* START *

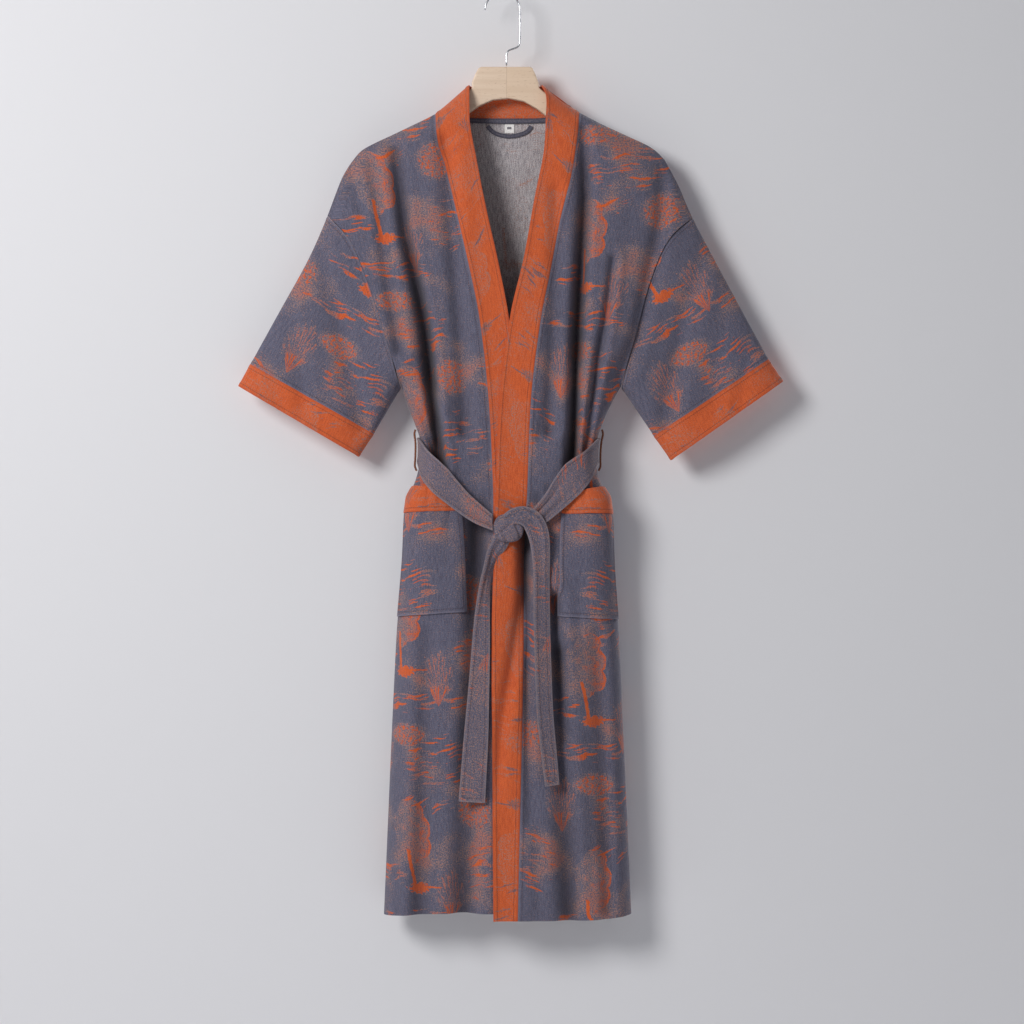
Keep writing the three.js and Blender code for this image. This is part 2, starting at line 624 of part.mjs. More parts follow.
// The hanger is a flat board whose arms run just below the shoulder line.
function hangerBoard() {
  const arm = (side) => {
    const shoulder = sampled(side.shoulder, 16).slice(1);
    const line = [...sampled(side.ridge, 3), ...shoulder.filter(([x]) => Math.abs(x - BOARD_X) < ARM_REACH)];
    const outward = Math.sign(side.side[0][0] - MIDDLE_X);
    return line.map(([x, z], i) => {
      const [ax, az] = line[Math.max(i - 1, 0)];
      const [bx, bz] = line[Math.min(i + 1, line.length - 1)];
      const span = Math.hypot(bx - ax, bz - az);
      const drop = mix(BOARD_DROP, TIP_DROP, i / (line.length - 1));
      return [x - outward * (az - bz) / span * drop, z - Math.abs(bx - ax) / span * drop];
    });
  };
  const outline = [
    ...arm(RIGHT).reverse(),
    ...BOARD_SHOULDERS,
    ...arm(LEFT),
    ...sampled(BOARD_UNDERSIDE, 22),
  ];
  const shape = new THREE.Shape(outline.map((p) => new THREE.Vector2(p[0], p[1])));
  const geometry = new THREE.ExtrudeGeometry(shape, {
    depth: BOARD - 2 * BOARD_BEVEL,
    bevelThickness: BOARD_BEVEL,
    bevelSize: BOARD_BEVEL,
    bevelOffset: -BOARD_BEVEL,
    bevelSegments: 2,
  });
  geometry.rotateX(Math.PI / 2);
  geometry.translate(0, (BOARD - 2 * BOARD_BEVEL) / 2, 0);
  return geometry;
}

// The hook turns over the rail, comes down one side and steps in to the board.
function hook() {
  const radius = HOOK_RADIUS + WIRE / 2;
  const arc = Array.from({ length: 13 }, (_, i) => {
    const turn = Math.PI * (1 - i / 12);
    return new THREE.Vector3(Math.cos(turn) * radius, 0, Math.sin(turn) * radius - HOOK_RADIUS);
  });
  const stem = HOOK_STEM.map(([x, z]) => new THREE.Vector3(x, 0, z));
  return wire([...arc, ...stem], WIRE, 48, 8);
}

// =====================================================================
// Assembly
// =====================================================================

const cotton = new THREE.MeshStandardMaterial({ color: 0x6b5f70, roughness: 0.93, metalness: 0 });
const orangeCotton = new THREE.MeshStandardMaterial({ color: 0xb8502c, roughness: 0.93, metalness: 0 });
const thread = new THREE.MeshStandardMaterial({ color: 0x5d4038, roughness: 0.8, metalness: 0 });
const paperWhite = new THREE.MeshStandardMaterial({ color: 0xe8e6e2, roughness: 0.7, metalness: 0 });
const beech = new THREE.MeshStandardMaterial({ color: 0xd6bd9f, roughness: 0.5, metalness: 0 });
const chrome = new THREE.MeshStandardMaterial({ color: 0xb9bcc0, roughness: 0.25, metalness: 1 });

const robe = new THREE.Group();

function add(name, geometry, material) {
  const mesh = new THREE.Mesh(geometry, material);
  mesh.name = name;
  robe.add(mesh);
  return mesh;
}

const back = skin(backGrid(), FULL_ACROSS);
const under = skin(frontGrid(RIGHT, 0), ACROSS);
const over = skin(frontGrid(LEFT, LAP), ACROSS);

add('back_panel', wall(back.grid, CLOTH), cotton);
add('front_under', wall(under.grid, CLOTH), cotton);
add('front_over', wall(over.grid, CLOTH), cotton);
add('sleeve_right', sleeve(RIGHT), cotton);
add('sleeve_left', sleeve(LEFT), cotton);
add('cuff_right', cuff(RIGHT), orangeCotton);
add('cuff_left', cuff(LEFT), orangeCotton);
add('collar_band', collarBand(), orangeCotton);
for (const [name, pocket, panel] of [['right', POCKET_RIGHT, under], ['left', POCKET_LEFT, over]]) {
  const band = POCKET_BAND / pocketHeight(pocket);
  const gap = SEAM / pocketHeight(pocket);
  add(`pocket_${name}`, pocketPiece(pocket, panel, band + gap, 1, 7, CLOTH), cotton);
  add(`pocket_band_${name}`, pocketPiece(pocket, panel, 0, band, 4, DOUBLE), orangeCotton);
}
add('belt_waist', beltWaist(under, over, back), cotton);
add('belt_knot', knot(), cotton);
add('belt_end_right', beltEnd(END_RIGHT), cotton);
add('belt_end_left', beltEnd(END_LEFT), cotton);
add('belt_loop_right', beltLoop(RIGHT), thread);
add('belt_loop_left', beltLoop(LEFT), thread);
add('neck_tape', neckStrip(TAPE.rows, TAPE.inset, TAPE.thickness), cotton);
add('neck_loop', neckLoop(NECK_LOOP.line, NECK_LOOP.width, NECK_LOOP.inset, NECK_LOOP.thickness), cotton);
add('neck_label', neckStrip(LABEL.rows, LABEL.inset, LABEL.thickness), paperWhite);
add('hanger_board', hangerBoard(), beech);
add('hanger_hook', hook(), chrome);

export default robe;
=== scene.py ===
# %% [markdown]
# # A cotton yukata robe on a wooden hanger
# The robe is a short-sleeved cotton yukata in a two-colour jacquard, hung up with its belt tied.
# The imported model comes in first, as a fixed frame. Every piece made here takes its place from it,
# in metres, with +Z up, the front of the robe facing -Y and the origin inside the top of the hook.

# %% The frame
import math

import bpy
import numpy as np
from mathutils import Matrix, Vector


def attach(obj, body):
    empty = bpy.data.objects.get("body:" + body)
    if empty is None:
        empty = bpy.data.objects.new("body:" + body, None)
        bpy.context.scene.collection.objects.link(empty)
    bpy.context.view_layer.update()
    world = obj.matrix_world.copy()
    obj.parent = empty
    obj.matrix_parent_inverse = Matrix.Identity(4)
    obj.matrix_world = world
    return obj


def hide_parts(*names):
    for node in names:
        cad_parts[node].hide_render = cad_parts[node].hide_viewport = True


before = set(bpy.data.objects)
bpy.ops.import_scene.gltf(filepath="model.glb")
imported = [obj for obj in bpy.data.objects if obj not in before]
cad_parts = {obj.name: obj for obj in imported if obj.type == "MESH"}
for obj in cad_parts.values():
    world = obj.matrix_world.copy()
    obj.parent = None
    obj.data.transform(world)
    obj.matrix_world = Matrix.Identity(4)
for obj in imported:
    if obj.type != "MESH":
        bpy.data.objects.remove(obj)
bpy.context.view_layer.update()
MM = 0.001

# %% [markdown]
# ## Camera
# A hanging garment is looked at straight on, from far enough away that its sides don't turn out of
# sight. So the lens is long, about four metres off, level with the middle of the robe. The view is
# a square. Its width at the cloth is all that the lens has to be worked out from.

# %% Camera
VIEW_ACROSS = 1.485
CAMERA_OFF = 4.0
CAMERA_X = 0.0138
CAMERA_Z = -0.755
CLOTH_Y = -0.018

camera = bpy.data.objects.new("camera", bpy.data.cameras.new("camera"))
bpy.context.scene.collection.objects.link(camera)
camera.location = (CAMERA_X, CLOTH_Y - CAMERA_OFF, CAMERA_Z)
camera.rotation_euler = (math.radians(90), 0, 0)
camera.data.lens = camera.data.sensor_width * CAMERA_OFF / VIEW_ACROSS
bpy.context.scene.camera = camera
print("lens:", round(camera.data.lens, 1), "mm")

# %% [markdown]
# ## Node formulas
# A woven picture is drawn by sums on a position. Written as separate nodes and links such sums are
# hard to read, so a wire is wrapped in a small class: adding or multiplying two wires adds a Math
# node. Colours are given as they look on a screen and turned into light.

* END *

GOAL OF THE EXERCISE: From the listing above, extract every line exactly as it stands.

CORRECT OUTPUT:
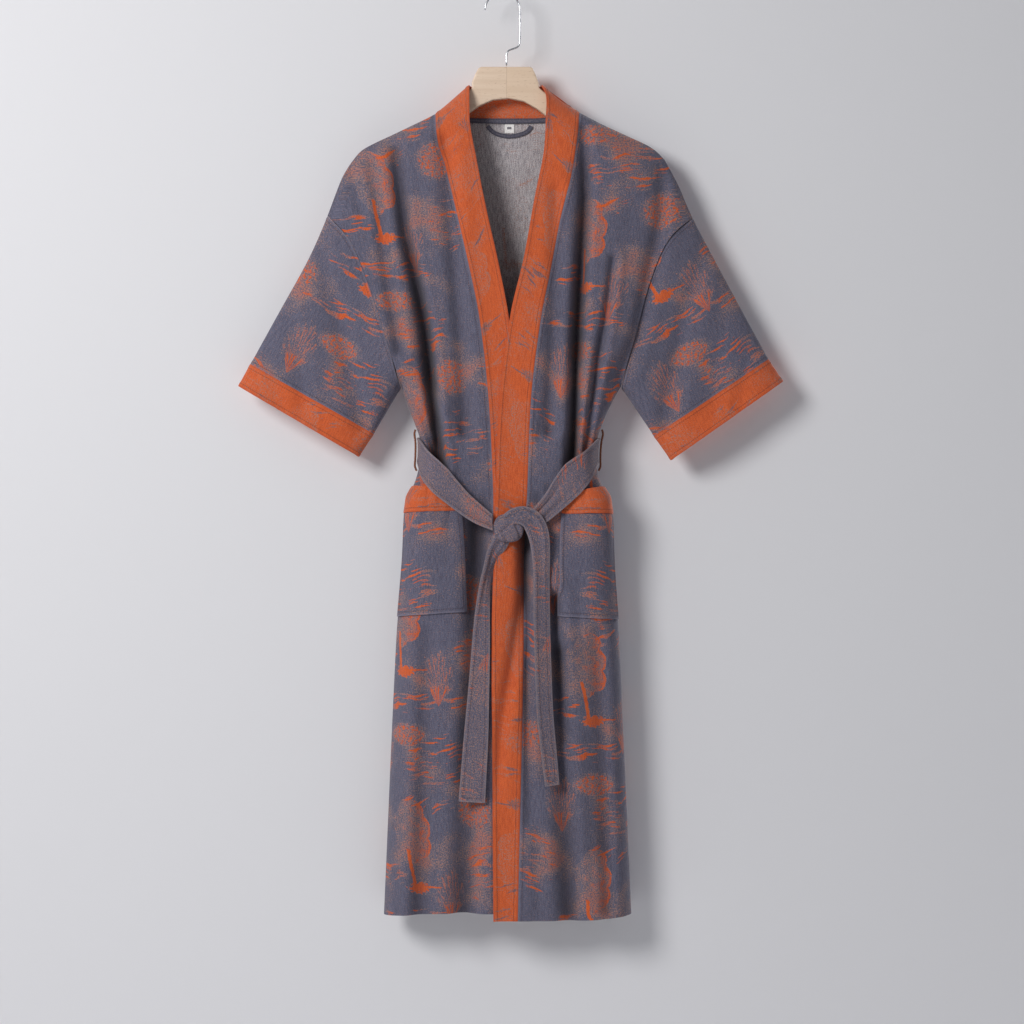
Keep writing the three.js and Blender code for this image. This is part 2, starting at line 624 of part.mjs. More parts follow.
// The hanger is a flat board whose arms run just below the shoulder line.
function hangerBoard() {
  const arm = (side) => {
    const shoulder = sampled(side.shoulder, 16).slice(1);
    const line = [...sampled(side.ridge, 3), ...shoulder.filter(([x]) => Math.abs(x - BOARD_X) < ARM_REACH)];
    const outward = Math.sign(side.side[0][0] - MIDDLE_X);
    return line.map(([x, z], i) => {
      const [ax, az] = line[Math.max(i - 1, 0)];
      const [bx, bz] = line[Math.min(i + 1, line.length - 1)];
      const span = Math.hypot(bx - ax, bz - az);
      const drop = mix(BOARD_DROP, TIP_DROP, i / (line.length - 1));
      return [x - outward * (az - bz) / span * drop, z - Math.abs(bx - ax) / span * drop];
    });
  };
  const outline = [
    ...arm(RIGHT).reverse(),
    ...BOARD_SHOULDERS,
    ...arm(LEFT),
    ...sampled(BOARD_UNDERSIDE, 22),
  ];
  const shape = new THREE.Shape(outline.map((p) => new THREE.Vector2(p[0], p[1])));
  const geometry = new THREE.ExtrudeGeometry(shape, {
    depth: BOARD - 2 * BOARD_BEVEL,
    bevelThickness: BOARD_BEVEL,
    bevelSize: BOARD_BEVEL,
    bevelOffset: -BOARD_BEVEL,
    bevelSegments: 2,
  });
  geometry.rotateX(Math.PI / 2);
  geometry.translate(0, (BOARD - 2 * BOARD_BEVEL) / 2, 0);
  return geometry;
}

// The hook turns over the rail, comes down one side and steps in to the board.
function hook() {
  const radius = HOOK_RADIUS + WIRE / 2;
  const arc = Array.from({ length: 13 }, (_, i) => {
    const turn = Math.PI * (1 - i / 12);
    return new THREE.Vector3(Math.cos(turn) * radius, 0, Math.sin(turn) * radius - HOOK_RADIUS);
  });
  const stem = HOOK_STEM.map(([x, z]) => new THREE.Vector3(x, 0, z));
  return wire([...arc, ...stem], WIRE, 48, 8);
}

// =====================================================================
// Assembly
// =====================================================================

const cotton = new THREE.MeshStandardMaterial({ color: 0x6b5f70, roughness: 0.93, metalness: 0 });
const orangeCotton = new THREE.MeshStandardMaterial({ color: 0xb8502c, roughness: 0.93, metalness: 0 });
const thread = new THREE.MeshStandardMaterial({ color: 0x5d4038, roughness: 0.8, metalness: 0 });
const paperWhite = new THREE.MeshStandardMaterial({ color: 0xe8e6e2, roughness: 0.7, metalness: 0 });
const beech = new THREE.MeshStandardMaterial({ color: 0xd6bd9f, roughness: 0.5, metalness: 0 });
const chrome = new THREE.MeshStandardMaterial({ color: 0xb9bcc0, roughness: 0.25, metalness: 1 });

const robe = new THREE.Group();

function add(name, geometry, material) {
  const mesh = new THREE.Mesh(geometry, material);
  mesh.name = name;
  robe.add(mesh);
  return mesh;
}

const back = skin(backGrid(), FULL_ACROSS);
const under = skin(frontGrid(RIGHT, 0), ACROSS);
const over = skin(frontGrid(LEFT, LAP), ACROSS);

add('back_panel', wall(back.grid, CLOTH), cotton);
add('front_under', wall(under.grid, CLOTH), cotton);
add('front_over', wall(over.grid, CLOTH), cotton);
add('sleeve_right', sleeve(RIGHT), cotton);
add('sleeve_left', sleeve(LEFT), cotton);
add('cuff_right', cuff(RIGHT), orangeCotton);
add('cuff_left', cuff(LEFT), orangeCotton);
add('collar_band', collarBand(), orangeCotton);
for (const [name, pocket, panel] of [['right', POCKET_RIGHT, under], ['left', POCKET_LEFT, over]]) {
  const band = POCKET_BAND / pocketHeight(pocket);
  const gap = SEAM / pocketHeight(pocket);
  add(`pocket_${name}`, pocketPiece(pocket, panel, band + gap, 1, 7, CLOTH), cotton);
  add(`pocket_band_${name}`, pocketPiece(pocket, panel, 0, band, 4, DOUBLE), orangeCotton);
}
add('belt_waist', beltWaist(under, over, back), cotton);
add('belt_knot', knot(), cotton);
add('belt_end_right', beltEnd(END_RIGHT), cotton);
add('belt_end_left', beltEnd(END_LEFT), cotton);
add('belt_loop_right', beltLoop(RIGHT), thread);
add('belt_loop_left', beltLoop(LEFT), thread);
add('neck_tape', neckStrip(TAPE.rows, TAPE.inset, TAPE.thickness), cotton);
add('neck_loop', neckLoop(NECK_LOOP.line, NECK_LOOP.width, NECK_LOOP.inset, NECK_LOOP.thickness), cotton);
add('neck_label', neckStrip(LABEL.rows, LABEL.inset, LABEL.thickness), paperWhite);
add('hanger_board', hangerBoard(), beech);
add('hanger_hook', hook(), chrome);

export default robe;
=== scene.py ===
# %% [markdown]
# # A cotton yukata robe on a wooden hanger
# The robe is a short-sleeved cotton yukata in a two-colour jacquard, hung up with its belt tied.
# The imported model comes in first, as a fixed frame. Every piece made here takes its place from it,
# in metres, with +Z up, the front of the robe facing -Y and the origin inside the top of the hook.

# %% The frame
import math

import bpy
import numpy as np
from mathutils import Matrix, Vector


def attach(obj, body):
    empty = bpy.data.objects.get("body:" + body)
    if empty is None:
        empty = bpy.data.objects.new("body:" + body, None)
        bpy.context.scene.collection.objects.link(empty)
    bpy.context.view_layer.update()
    world = obj.matrix_world.copy()
    obj.parent = empty
    obj.matrix_parent_inverse = Matrix.Identity(4)
    obj.matrix_world = world
    return obj


def hide_parts(*names):
    for node in names:
        cad_parts[node].hide_render = cad_parts[node].hide_viewport = True


before = set(bpy.data.objects)
bpy.ops.import_scene.gltf(filepath="model.glb")
imported = [obj for obj in bpy.data.objects if obj not in before]
cad_parts = {obj.name: obj for obj in imported if obj.type == "MESH"}
for obj in cad_parts.values():
    world = obj.matrix_world.copy()
    obj.parent = None
    obj.data.transform(world)
    obj.matrix_world = Matrix.Identity(4)
for obj in imported:
    if obj.type != "MESH":
        bpy.data.objects.remove(obj)
bpy.context.view_layer.update()
MM = 0.001

# %% [markdown]
# ## Camera
# A hanging garment is looked at straight on, from far enough away that its sides don't turn out of
# sight. So the lens is long, about four metres off, level with the middle of the robe. The view is
# a square. Its width at the cloth is all that the lens has to be worked out from.

# %% Camera
VIEW_ACROSS = 1.485
CAMERA_OFF = 4.0
CAMERA_X = 0.0138
CAMERA_Z = -0.755
CLOTH_Y = -0.018

camera = bpy.data.objects.new("camera", bpy.data.cameras.new("camera"))
bpy.context.scene.collection.objects.link(camera)
camera.location = (CAMERA_X, CLOTH_Y - CAMERA_OFF, CAMERA_Z)
camera.rotation_euler = (math.radians(90), 0, 0)
camera.data.lens = camera.data.sensor_width * CAMERA_OFF / VIEW_ACROSS
bpy.context.scene.camera = camera
print("lens:", round(camera.data.lens, 1), "mm")

# %% [markdown]
# ## Node formulas
# A woven picture is drawn by sums on a position. Written as separate nodes and links such sums are
# hard to read, so a wire is wrapped in a small class: adding or multiplying two wires adds a Math
# node. Colours are given as they look on a screen and turned into light.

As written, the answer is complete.